Please let me know if you find a legal reference for this claim, as I have looked through the Hunting & Trapping Guide and The Wildlife Conservation Order and cannot find anything that would make this type of muzzleloader illegal to hunt with.


----------



## boehr (Jan 31, 2000)

Good question and I can not provide an answer. I take it that this is relatively new. I would send a message to Ask the DNR on the DNR Web Site or contact the Legal and Policy Section in Lansing for Law Division. I can't even advise who is in charge of that section anymore because they all retired either right before me or right after me.


----------



## jnracing (Nov 26, 2008)

i have a question in on ask for the link to the definition of a muzzleloader and will post it as soon as dnr gets back with me


----------



## boehr (Jan 31, 2000)

jnracing said:


> i have a question in on ask for the link to the definition of a muzzleloader and will post it as soon as dnr gets back with me


I can give you the definition of a muzzleloader but the question we are looking at is for an *electronic ignition*. Mainly what the requirement is for transport of the firearm with this type of ignitor.


----------



## Byron (Dec 8, 2000)

Thanks for your help, guys. I definitely want to confirm this type of muzzleloader is legal to hunt with in Michigan, as well. I haven't seen anything that defines a muzzleloader based on its ignition type, only on the type of propellant used (blackpowder or blackpowder substitute) and that it must be loaded from the muzzle.

Thanks again,
Byron


----------



## wildcoy73 (Mar 2, 2004)

Question was asked last year. The gun is legal. to have it considered unloaded battery must be removed.


----------



## jpollman (Jan 14, 2001)

It will be interesting to see what happens with this here in Michigan. I did some searching and found definite reference to it in Wisconsin and Illinois hunting regs. Here are the links...

*Wisconsin*
http://www.dnr.state.wi.us/org/land/wildlife/regs/statepark/lakewissota.pdf
(look under the section on Weapon restrictions)

*Illinois*
http://dnr.state.il.us/admin/08/IL1008.pdf
(Look in the section for Legal Firearms)

I'd imagine that eventually Michigan will have to deal with the issue and put it in print.

Good luck!

John


----------



## jnracing (Nov 26, 2008)

akright the sk said it is a LEGAL weapon and as far as transportation it must have powder and ball removed


----------



## Byron (Dec 8, 2000)

Thanks for the info. Kinda ridiculous to have to shoot the weapon from the stand at the end of legal hunting hours, so I just decided to get a conventional inline M/L instead.


----------



## Blueump (Aug 20, 2005)

jnracing said:


> akright the sk said it is a LEGAL weapon and as far as transportation it must have powder and ball removed


First you claim that this is *not* a legal muzzleloader, then you say that to transport you must remove the "ball and powder". 

Both statements are clearly based on the lack of knowlege and your own opinion, not on fact.

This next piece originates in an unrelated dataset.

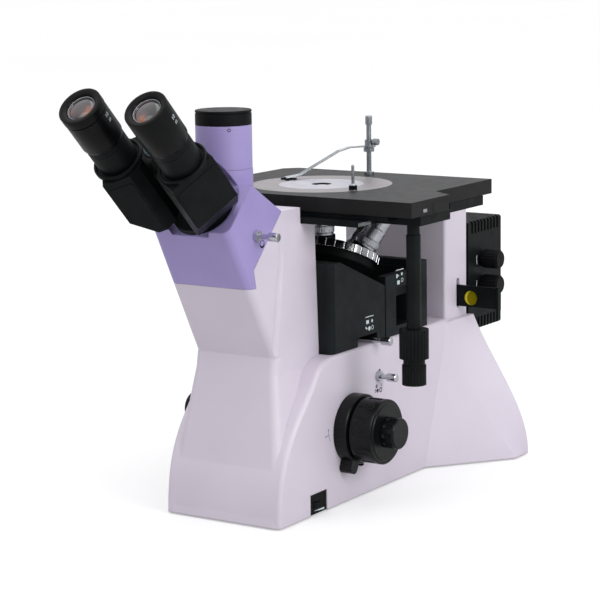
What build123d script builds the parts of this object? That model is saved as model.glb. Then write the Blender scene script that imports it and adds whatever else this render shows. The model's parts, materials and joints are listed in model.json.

I'll wait till one of the COs on this site post their findings before making a decision!


----------



## WALLEYE MIKE (Jan 7, 2001)

How about just removing the battery? Is it difficult?


----------



## flinch (Aug 10, 2003)

There is an "ask dnr" section on the DNR web site. It might make sense to ask this question there so that others can just look it up in the future. It may also make the DNR aware of the issue for the hunting guide. Here is the link:

http://midnr.custhelp.com/cgi-bin/MiDNR.cfg/php/enduser/std_alp.php


----------



## Byron (Dec 8, 2000)

WALLEYE MIKE said:


> How about just removing the battery? Is it difficult?


As the gun is designed, it is too difficult to realistically do on stand. You have to remove two screws and the pistol grip butt plate to remove the battery. If there were a simple disconnect key to remove or something, it wouldn't be a big deal, as it would be comparable to removing the cap or primer. In its effect on the gun, simply sliding the switch to the OFF position is the same as removing the cap or primer from a conventional inline M/L.


----------



## boehr (Jan 31, 2000)

Byron said:


> ...gun, simply sliding the switch to the OFF position is the same as removing the cap or primer from a conventional inline M/L.


I don't know if I would agree with that. That would be like saying to unload a rifle would be the same as just taking the bolt and putting it in the up position.

If I had to guess I would say that the answer is going to be take out the battery or unload the gun.


----------



## jpollman (Jan 14, 2001)

boehr said:


> I don't know if I would agree with that. That would be like saying to unload a rifle would be the same as just taking the bolt and putting it in the up position.
> 
> If I had to guess I would say that the answer is going to be take out the battery or unload the gun.


I was thinking the same thing. Just sliding a switch to the off position would make me a little nervous. It would be possible to inadvertently bump the switch back to the on position. Yes there are different types of switches but I would think that a simple way to POSITIVELY disarm the firing mechanism is the only way to go. It would seem that they could design an electronic system like that with a feature that would be quick and easy to disable the firing mechanism in the field without tools. Maybe something that needs to be removed that would be better than just a switch. 

John


----------